**believe me, this is the edited version**
THINGS THAT HAVE CHANGED IN MY LIFE SINCE I BECAME A MOMMIE:
a list of negatives. I am in a bad mood right now. I am aware of the millions of good things, but i'm in a mood to complain. bear with me.
1. Body is SHOT. Seriously, my skin will never forgive me, and the ladies have plans to retire to the Belly Button Retirement Home
2. Um... well lets just say that fat ladies really aren't in the most "romantic" of moods most of the time.
3. Conversations that are one sided because the other person can't talk yet are now considered normal.
4. EVERYTHING that I do revolves around the little Dictator... when/what I eat or drink, when/if I sleep, and for how long, what I wear, where I go, how I get there, how long I stay, etc.

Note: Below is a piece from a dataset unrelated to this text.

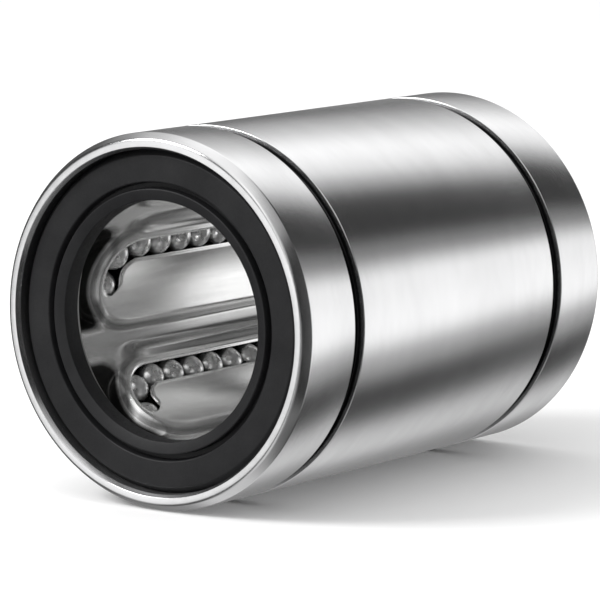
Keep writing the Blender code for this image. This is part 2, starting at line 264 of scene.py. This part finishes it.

5. None of my shoes fit. Seriously, I wear my Water Socks from my maternigy water aerobics class to walk/jog because I have no sneakers that fit my now 7.5 feet.. only slip on shoes bought when huge pregnant, and winter shoes bought as soon as I could reach those feet afterwards.
6. None of my pants fit. Aparently I was also growing children in my ass and thighs.
7. None of my shirts are long enough to cover the yucky gut. Or, if they are long enough, I can't get them on over my boobs.
8. Being home and raising my little lady is more important to me then money, so now we have none. ( see #5 above as proof)
9. I Get to spend every day in a lovely guilt-full cloud ( see #8 above)
THINGS THAT HAVE CHANGED IN HIS LIFE SINCE HE BECAME A DADDY:
I'm sure this isn't really accurate, but as i stated, i'm in a mood, so this is how it seems right now.
1. Wife puts out MUCH less.
2. Wife much larger size now.
3. Wife not contributing financially at all.
4. Occasionally woke up late at night by annoying crying sound.. nothing a pillow over head won't block out.
5. Wife now complains on silly BLOG
OK, I'm sure a positive list will be just around the corner.. but that's not the mood I'm in, so I'm passing the Bitchiness on....
I know I'll probably regret this post, but hell, I can always delete it later.
THIS IS THE PORTION OF MY BLOG ENTRY WHERE I ASK MY READERS TO WRITE SOME HUGE POSITIVE LOAD OF CRAP IN THE COMMENTS SECTION, WITH THE EXPRESS PURPOSE OF LYING TO MAKE ME FEEL BETTER.
SOMETHING ALONG THE LINES OF:
" But Sabrina, you are looking SO thin, and Motherhood just makes you GLOW with beauty"
would be appropriate. OOH, and while you're at it, tell me I've won the Publishers Clearing House Sweepstakes... that would just make my day!